The Myth of ‘Once I Make More, I’ll Relax’
The Myth of ‘Once I Make More, I’ll Relax’
Many people believe stress disappears at a certain income level. They imagine a number where worry fades, breathing becomes easier, and life finally slows down. The belief is simple: once income increases enough, relaxation will follow naturally.
For a while, it feels true. A raise creates relief. A new opportunity brings excitement. Bills feel lighter. The pressure loosens — briefly.
Then something subtle happens. Lifestyle expands to match income. Expectations rise. Responsibilities multiply. What once felt like freedom becomes the new normal.
Pressure doesn’t disappear — it changes shape. The stakes get higher. More income means more to maintain, more to protect, and more to lose. Relaxation gets postponed again, pushed to the next milestone.

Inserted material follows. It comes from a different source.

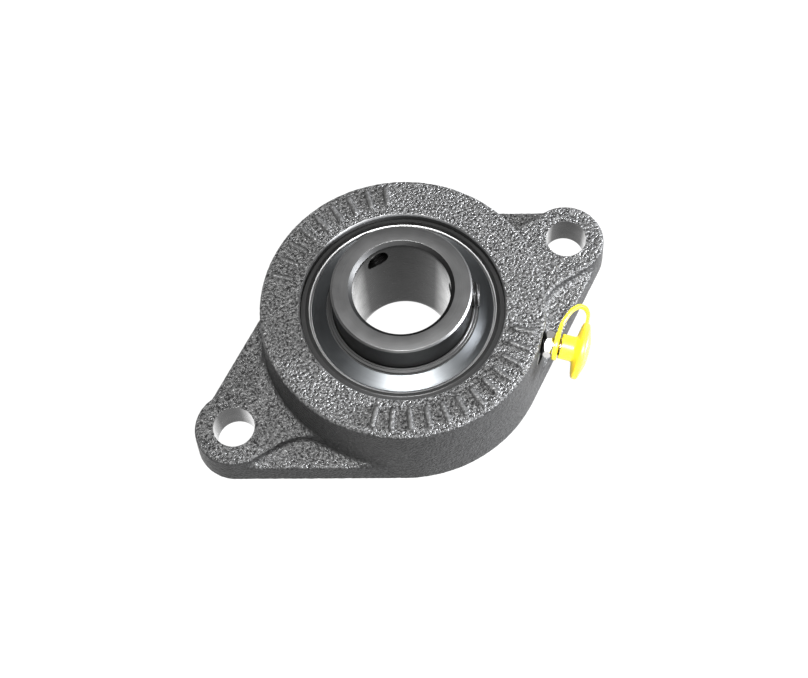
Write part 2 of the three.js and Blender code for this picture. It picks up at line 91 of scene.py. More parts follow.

More income creates more obligations unless boundaries exist. Without structure, earning more simply raises the stakes of everyday life. Decisions become heavier because the cost of disruption grows.
This is why many high earners feel just as stressed — sometimes more — than they did before. Their life looks successful, but it requires constant effort to sustain.
Relaxation doesn’t come from income. It comes from margin. Margin is the space between what you earn and what you need. It’s the buffer that allows you to slow down without consequences.
Margin doesn’t appear automatically with ambition. It’s created intentionally through restraint, planning, and systems. It comes from choosing stability over constant expansion.
The people who truly relax aren’t always the ones who earn the most. They’re the ones who built lives that don’t require maximum effort to function.
The myth isn’t that earning more is bad. The myth is believing income alone delivers peace.
Relaxation arrives when money stops controlling your pace — and starts supporting it.